Why This Detail Changes Everything: If parousia is just "coming," then Paul is describing a private religious event — Jesus shows up and believers go somewhere. If parousia carries its political weight, Paul is describing a regime change. The Lord arrives as a king returns to his domain. The Thessalonians, living under Roman imperial claims, would hear this as a counter-imperial declaration: the real king is coming, and Caesar's parousia is a parody of this one. Their grief is being reframed not as spiritual disappointment but as temporary separation before the true Emperor arrives to set everything right.
2. ἀπάντησις (apantēsis) — "to meet"
Root: from apantaō ("to meet, encounter"). In Hellenistic political culture, apantēsis was the specific technical term for the delegation of citizens who went out from the city to meet an arriving dignitary and escort him back in. This is documented in Polybius, Josephus, and multiple papyri. The delegation didn't go out to leave with the dignitary; they went out to welcome him and return with him to their city.
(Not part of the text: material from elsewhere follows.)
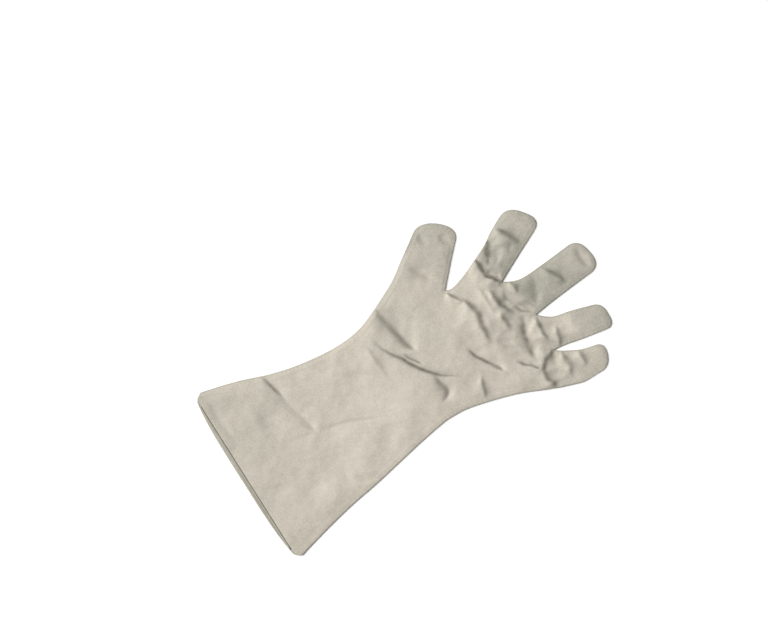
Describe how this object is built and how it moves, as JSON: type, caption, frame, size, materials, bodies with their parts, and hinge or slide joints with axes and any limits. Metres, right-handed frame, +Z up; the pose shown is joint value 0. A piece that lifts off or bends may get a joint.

Most translations render this "to meet" (ESV, NIV, KJV, NASB), which is technically accurate but strips the political-ceremonial connotation. No English reader hears "to meet" and thinks "civic escort delegation."
Why This Detail Changes Everything: The popular reading has believers going up to meet the Lord and then continuing upward — leaving earth behind. The apantēsis image demands the opposite movement: you go out to meet the arriving king in order to accompany him back to where he is coming. If this metaphor controls the reading, the passage describes Christ's arrival on earth, not believers' departure from it. The "caught up in the clouds" is the meeting point, not the final destination. This single word dismantles the popular "escape from earth" reading and replaces it with "Christ arrives and we escort him in."
3. ἁρπαγησόμεθα (harpagēsometha) — "we will be caught up" / "snatched"
Root: harpazō ("to seize, snatch, take by force"). This is the word behind the Latin rapturo, from which English gets "rapture." The semantic range is violent and sudden: it's used for wolves snatching sheep (John 10:12), the Spirit snatching Philip (Acts 8:39), Paul being caught up to the third heaven (2 Cor 12:2-4), and the kingdom being taken by force (Matt 11:12). It never implies gentle floating. It implies irresistible force — divine power overriding natural limitation.
The verb is future passive indicative: we will be seized. The passive voice matters — believers don't ascend on their own initiative; they are taken by divine action.
Why This Detail Changes Everything: "Caught up" in English sounds serene — clouds, white robes, gentle ascent. Harpazō is not serene. It's the word you'd use for being grabbed out of the path of a speeding chariot. Paul is saying: God will seize you. You won't float; you'll be snatched. The emphasis is on God's sovereign power to reunite his people regardless of the obstacle — including death itself. The dead body in the ground is not a barrier to a God who harpazō-s.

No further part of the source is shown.